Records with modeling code

────────────────────────────────────────

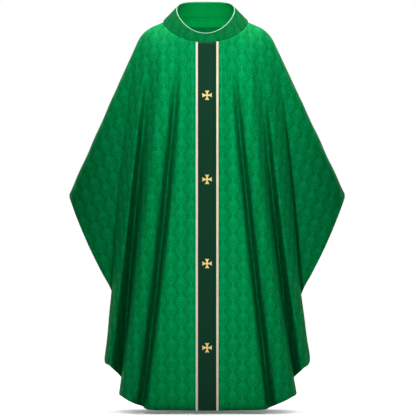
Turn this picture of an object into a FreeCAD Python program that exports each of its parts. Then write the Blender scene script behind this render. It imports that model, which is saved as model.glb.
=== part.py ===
"""Chasuble: an unlined Gothic Mass vestment with a stand collar, as it hangs when it is worn.

Millimetres. +Z is up and the front faces -Y. The origin is midway between the two neck
points, where the shoulder seams meet the collar.

Every piece of cloth is a thin closed solid. Its middle surface is a grid of points: columns
follow the folds from the neck or the shoulder seam down to the hem, rows run across.
"""
import FreeCAD, Part
import math
import os

Vector = FreeCAD.Vector

# Overall sizes
GARMENT_DROP = 1297.0        # neck points down to the hem at the centre front
SLEEVE_REACH = 463.0         # centre line out to the cuff corner
SLEEVE_DROP = 577.0          # neck points down to the cuff corner
BODY_DEPTH = 175.0           # the front folds' furthest reach forward at the hem
BACK_DEPTH_SHARE = 0.90      # the back falls a little flatter than the front
BACK_WIDTH_SHARE = 0.975     # and its folds stand a little closer together
BACK_HEM_RISE = 10.0         # its hem hangs slightly higher

# Shoulder, cuff and sleeve
SHOULDER_CORNER = (212.0, -30.0)   # where the seam turns from the shoulder down the arm: x, z
SHOULDER_ROUND = 42.0              # how far each side of that corner the seam bends
SHOULDER_FALL = 150.0              # drop over which the cloth rounds off the shoulder
SLEEVE_HALF_DEPTH = 48.0
SLEEVE_FALL = 80.0
CUFF_INNER = (0.687, -0.698)       # where the cuff edge meets the side fold: shares of reach and drop
CUFF_BULGE = 7.0
CUFF_CORNER_HEIGHT = 22.0
CUFF_TUCK = 0.90                   # depth at the cuff edge, as a share of the sleeve's own
SLEEVE_SWELL = 8.0                 # how far the innermost sleeve line swells sideways
NECK_ROUNDNESS = 0.8               # 0.5 leaves the top edge level, 1 leaves it at a slope
SEAM_ROUNDNESS = 0.5
ROUNDNESS_RATE = 1.6               # how soon past the neck point the second takes over

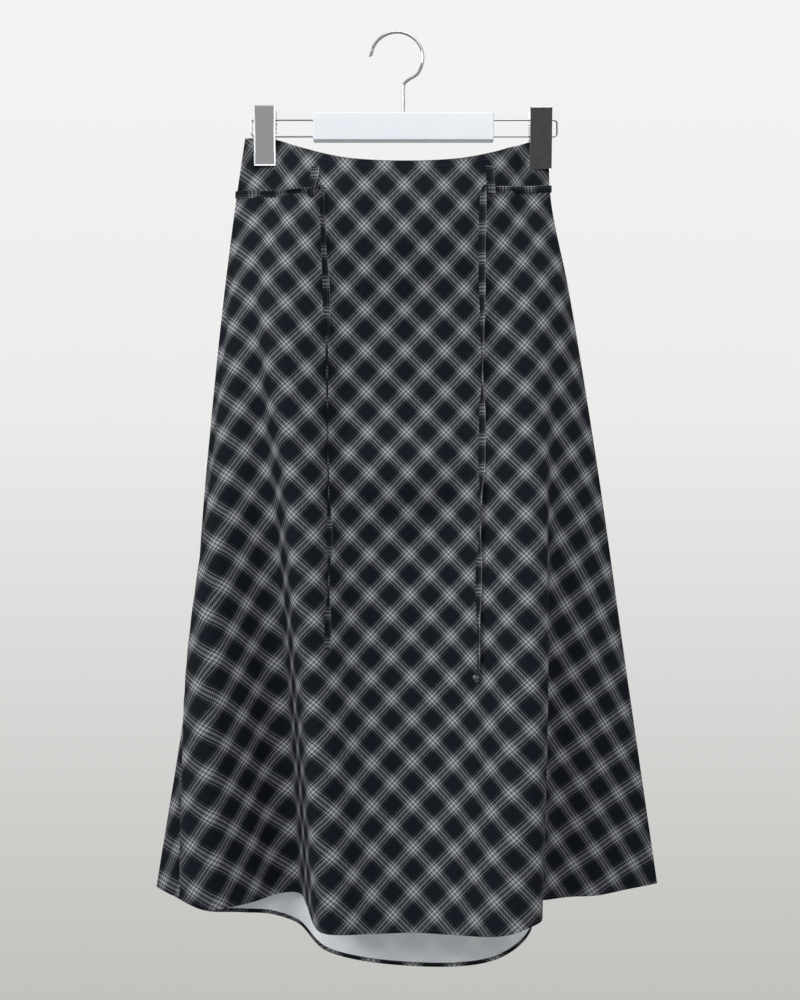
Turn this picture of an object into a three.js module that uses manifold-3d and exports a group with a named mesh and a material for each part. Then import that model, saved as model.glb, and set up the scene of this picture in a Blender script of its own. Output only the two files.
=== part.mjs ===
import * as THREE from 'three';
import Module from 'manifold-3d';
import { mergeVertices } from 'three/addons/utils/BufferGeometryUtils.js';

// A bias-cut checked A-line skirt that hangs by its waist from a two-clip hanger.
// Millimetres, +Z up, and the front faces -Y. The origin is the inside top of the hook,
// where the hanger rests on a rail or a nail.

// Cloth
const clothWall = 1.6;
const seamGap = 0.3;
const waistHeight = -115.6; // the waist edge at the side seams
const frontColumns = 52;
const frontRows = 18;
const backColumns = 42;
const backRows = 16;
const hemTurn = { height: 6.5, thickness: 0.9, fromEdge: 0.4, clearance: 0.6, seamColumns: 3 };

// Tie belt and its loops
const tieWidth = 8;
const tieThickness = 1.2;
const tieClearance = 0.5;
const tieHeights = { frontLeft: -178.5, seamLeft: -177.5, back: -182, seamRight: -171, frontRight: -178 };
const tieAtSeam = { inner: { deep: 1.9, out: 0.9 }, outer: { deep: 2.7, out: 2.1 } }; // off the seam's edge
const tieSteps = 42;
const loopWidth = 8;
const loopThickness = 1.2;
const frontLoops = { left: -86, right: 99.6 };
const backLoops = { left: -92, right: 96 };
const knot = { width: 8.5, depth: 6.5, height: 9, standOff: 4.4 };

// Hanger
const hookWire = 3.4;
const hookRadius = 28.5; // to the middle of the wire
const hookTip = { out: 2.1, up: 1.6 }; // the tip flares past the ring
const stemX = 7.1;
const stemBend = [
  { beside: 4.6, z: -51.4 },
  { beside: 0.8, z: -55.6 },
  { beside: 0, z: -60 },
  { beside: 0, z: -74 },
];
const bar = { x: 7.1, y: -1, length: 198, depth: 12, top: -88.4, bottom: -117.4, corner: 2, endEdge: 1 };
const hookHole = 10;
const rodWire = 2.2;
const rodHeights = [-95, -113.2];
const rodHole = 15;
const rodEnds = { left: -160, right: 176 };
const rodCorner = 4;
const runningGap = 0.3;
const clips = {
  left: { x: -144.6, top: -84, width: 23.5 },
  right: { x: 157.4, top: -87, width: 24 },
};
const clipLength = 63;
const clipPlate = 1.2;
const clipSpread = 13; // half the clip's depth at its top
const jawLip = 0.3; // how far the flanges still stand inside the plate at the jaw
const clipFlanges = [
  { down: 0, flange: 5 },
  { down: 28, flange: 4.5 },
  { down: 46, flange: clipPlate + jawLip },
  { down: clipLength, flange: clipPlate + jawLip },
];
const jawStart = 36; // how far down a clip the cloth can touch it
const carrier = { halfWidth: 8, aboveRod: 3.6 };

// How far down the cut each level of the fold tables lies, as a share of its length.
const levelAt = [0, 0.067, 0.2, 0.44, 0.706, 1];

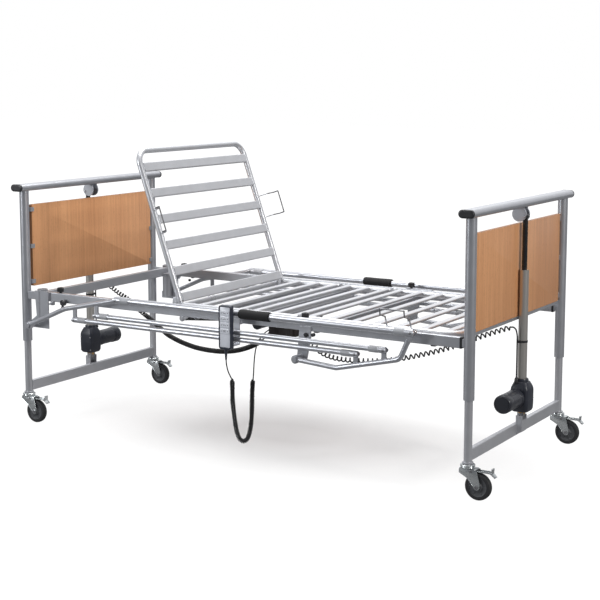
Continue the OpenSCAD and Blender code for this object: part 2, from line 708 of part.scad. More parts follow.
// Arms are drawn from their own pivot, in the XZ plane
module guard_arm(pivot, bends, bend_r, clear, tabs) translate([pivot.x, 0, pivot.y]) difference() {
    union() {
        arm_eye();
        path = concat([toward([0, 0], bends[0], 8)], bends,
            [toward(top_joint, bends[len(bends) - 1], clear)]);
        rotate([90, 0, 0]) bent_bar(path, arm_r, bend_r);
        arm_tab(toward(top_joint, bends[len(bends) - 1], clear + 12), top_joint, 10, 8);
        arm_tab(tabs[0], mid_joint, 9, 7);
        arm_tab(tabs[1], low_joint, 9, 7);
    }
    along_y(-11, 11, 0, 0) circle(hinge_r + fit);
}
module head_arm() guard_arm(head_pivot, [[200, 88]], 140, 19, [[375, 124], [258, 99]]);
module foot_arm() guard_arm(foot_pivot, [[175, -13], [440, 48]], 38, 30, [[375, 34], [258, 7]]);
module top_bar() guard_bar(top_joint, top_bar_r, 15, 66, 9);
module mid_bar() guard_bar(mid_joint, low_bar_r, 12, 60, 8);
module low_bar() guard_bar(low_joint, low_bar_r, 12, 60, 8);
module grip() along_x(106, 246, 0, head_pivot.y + top_joint.y) ring(19, top_bar_r + 0.05);
module near() translate([0, -guard_y, 0]) children();
module far() translate([0, guard_y, 0]) children();

// ---------- hand control ----------

module handset_bracket() color("#b9bbc0") {
    w = [handset_x - 14, handset_x + 14];
    block(w, [-side_y - 13.2, -side_y - 10.2], [459, 560]);
    block(w, [-512, -side_y - 10.2], [459, 462]);
    block(w, [-512, -509], [459, 552]);
    along_y(-519.5, -511, handset_x, stud_z) circle(5);
}
module handset_case() color("#20232c") {
    difference() {
        along_z(handset_z, handset_z + handset_h, handset_x, handset_back_y - handset_t / 2)
            round_rect(handset_w, handset_t, 5);
        // Keyhole channel for the bracket's stud
        block([handset_x - 5.6, handset_x + 5.6], [handset_back_y - 4.5, handset_back_y + 1],
            [handset_z - 1, stud_z + 6]);
        // Recess of the keypad
        translate([0, handset_back_y - handset_t, 0]) block(
            [handset_x - handset_w / 2 + 4.5, handset_x + handset_w / 2 - 4.5],
            [-1, 3], [handset_z + 8, handset_z + handset_h - 6]);
    }
    // Strain relief
    translate([handset_x + 2, -530, 412]) cylinder(h = 30, r1 = 3.6, r2 = 5.6);
    translate([handset_x + 2, -530, 441]) cylinder(h = 12, r = 5.6);
}
module key(row) color("#c9ccd4") {
    z = handset_z + handset_h - 29 - row * key_pitch;
    y = handset_back_y - handset_t;
    block([handset_x - 22, handset_x + 22], [y - 0.3, y + 1.2], [z - 10, z + 10]);
    along_z(z - 10, z + 10, handset_x, y + 1.3) intersection() {
        circle(1.1);
        translate([-2, -2]) square([4, 3.2]);
    }
}

// ---------- nodes ----------

module placed() translate([shift_x, shift_y, 0]) children();

placed() head_legs();
placed() head_lift_housing();
placed() head_lift_column();
placed() foot_legs();
placed() foot_lift_housing();
placed() foot_lift_column();
placed() at_corner(-1, -1) fork();  // head_near_fork
placed() at_corner(-1, -1) wheel();  // head_near_wheel
placed() at_corner(-1, -1) brake();  // head_near_brake
placed() at_corner(-1, 1) fork();  // head_far_fork
placed() at_corner(-1, 1) wheel();  // head_far_wheel
placed() at_corner(-1, 1) brake();  // head_far_brake
placed() at_corner(1, -1) fork();  // foot_near_fork
placed() at_corner(1, -1) wheel();  // foot_near_wheel
placed() at_corner(1, -1) brake();  // foot_near_brake
placed() at_corner(1, 1) fork();  // foot_far_fork
placed() at_corner(1, 1) wheel();  // foot_far_wheel
placed() at_corner(1, 1) brake();  // foot_far_brake
placed() head_end_frame();
placed() head_panel();
placed() foot_end_frame();
placed() foot_panel();
placed() rail_end_caps();
placed() head_lift_rod();
placed() foot_lift_rod();
placed() near_pole_sleeve();
placed() far_pole_sleeve();
placed() head_platform_frame();
placed() foot_platform_frame();
placed() clamp_knobs();
placed() seat_section();
placed() control_box();
placed() backrest_actuator();
placed() backrest_rod();
placed() leg_actuator();
placed() leg_rod();
placed() backrest_section();
placed() thigh_section();
placed() calf_section();
placed() near() color("#b9bbc0") head_arm();  // near_head_arm
placed() near() color("#b9bbc0") foot_arm();  // near_foot_arm
placed() near() color("#c4c6ca") top_bar();  // near_top_bar
placed() near() color("#1d1e22") grip();  // near_grip
placed() near() color("#c4c6ca") mid_bar();  // near_mid_bar
placed() near() color("#c4c6ca") low_bar();  // near_low_bar
placed() far() color("#b9bbc0") head_arm();  // far_head_arm
placed() far() color("#b9bbc0") foot_arm();  // far_foot_arm
placed() far() color("#c4c6ca") top_bar();  // far_top_bar
placed() far() color("#1d1e22") grip();  // far_grip
placed() far() color("#c4c6ca") mid_bar();  // far_mid_bar
placed() far() color("#c4c6ca") low_bar();  // far_low_bar
placed() handset_bracket();
placed() handset_case();
placed() key(0);  // head_key
placed() key(1);  // back_key
placed() key(2);  // leg_key
placed() key(3);  // height_key
placed() color("#17181b") cord(handset_route);  // handset_cord
placed() color("#17181b") cord(head_cable_route);  // head_lift_cable
placed() color("#17181b") cord(foot_cable_route);  // foot_lift_cable
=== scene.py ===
import math
import bmesh
import bpy
from mathutils import Matrix, Vector


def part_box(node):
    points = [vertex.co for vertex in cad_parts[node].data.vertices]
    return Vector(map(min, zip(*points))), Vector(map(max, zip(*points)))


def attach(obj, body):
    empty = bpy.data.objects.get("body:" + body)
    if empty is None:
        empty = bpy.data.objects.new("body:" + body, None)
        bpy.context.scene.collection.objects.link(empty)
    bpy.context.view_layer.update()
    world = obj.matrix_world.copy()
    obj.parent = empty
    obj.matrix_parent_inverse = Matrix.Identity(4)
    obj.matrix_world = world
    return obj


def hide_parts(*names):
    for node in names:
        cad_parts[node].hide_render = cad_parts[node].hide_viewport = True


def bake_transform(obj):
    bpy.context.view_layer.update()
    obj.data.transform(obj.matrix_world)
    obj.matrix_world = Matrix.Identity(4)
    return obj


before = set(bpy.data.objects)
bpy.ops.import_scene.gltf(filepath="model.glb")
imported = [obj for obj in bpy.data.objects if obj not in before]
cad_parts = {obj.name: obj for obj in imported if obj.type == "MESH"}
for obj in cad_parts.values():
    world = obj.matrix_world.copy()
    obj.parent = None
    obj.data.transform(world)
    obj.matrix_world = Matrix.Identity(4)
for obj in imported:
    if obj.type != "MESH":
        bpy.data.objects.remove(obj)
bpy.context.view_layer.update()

# ---------- Studio ----------
# White sweep under a large overhead softbox, a smaller key light off the foot
# end and a weak fill beside the camera.  The lens is a short telephoto at
# standing height, dropped a little to keep the posts upright.
scene = bpy.context.scene
scene.view_settings.view_transform = "Standard"
scene.view_settings.look = "None"


class Number:
    """A number or colour inside a material; arithmetic on it adds the nodes that work it out."""

    def __init__(self, finish, socket):
        self.finish = finish
        self.socket = socket

    def reckon(self, operation, first, second):
        return self.finish.node("ShaderNodeMath", {"operation": operation}, [first, second])

    def __add__(self, other):
        return self.reckon("ADD", self, other)

    def __radd__(self, other):
        return self.reckon("ADD", other, self)

    def __sub__(self, other):
        return self.reckon("SUBTRACT", self, other)

    def __rsub__(self, other):
        return self.reckon("SUBTRACT", other, self)

    def __mul__(self, other):
        return self.reckon("MULTIPLY", self, other)

    def __rmul__(self, other):
        return self.reckon("MULTIPLY", other, self)

    def __gt__(self, other):
        return self.reckon("GREATER_THAN", self, other)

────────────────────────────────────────

- What you should do
Output exactly the leading lines of the data, up to and including the line marked by "BACK_HEM_RISE = 10.0".

- Task response
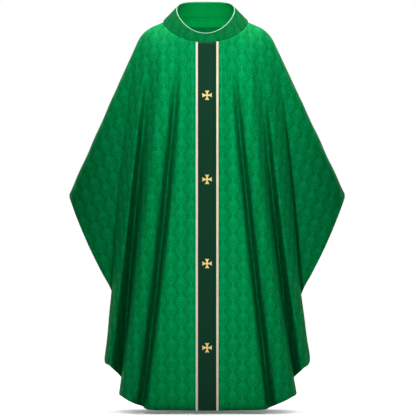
Turn this picture of an object into a FreeCAD Python program that exports each of its parts. Then write the Blender scene script behind this render. It imports that model, which is saved as model.glb.
=== part.py ===
"""Chasuble: an unlined Gothic Mass vestment with a stand collar, as it hangs when it is worn.

Millimetres. +Z is up and the front faces -Y. The origin is midway between the two neck
points, where the shoulder seams meet the collar.

Every piece of cloth is a thin closed solid. Its middle surface is a grid of points: columns
follow the folds from the neck or the shoulder seam down to the hem, rows run across.
"""
import FreeCAD, Part
import math
import os

Vector = FreeCAD.Vector

# Overall sizes
GARMENT_DROP = 1297.0        # neck points down to the hem at the centre front
SLEEVE_REACH = 463.0         # centre line out to the cuff corner
SLEEVE_DROP = 577.0          # neck points down to the cuff corner
BODY_DEPTH = 175.0           # the front folds' furthest reach forward at the hem
BACK_DEPTH_SHARE = 0.90      # the back falls a little flatter than the front
BACK_WIDTH_SHARE = 0.975     # and its folds stand a little closer together
BACK_HEM_RISE = 10.0         # its hem hangs slightly higher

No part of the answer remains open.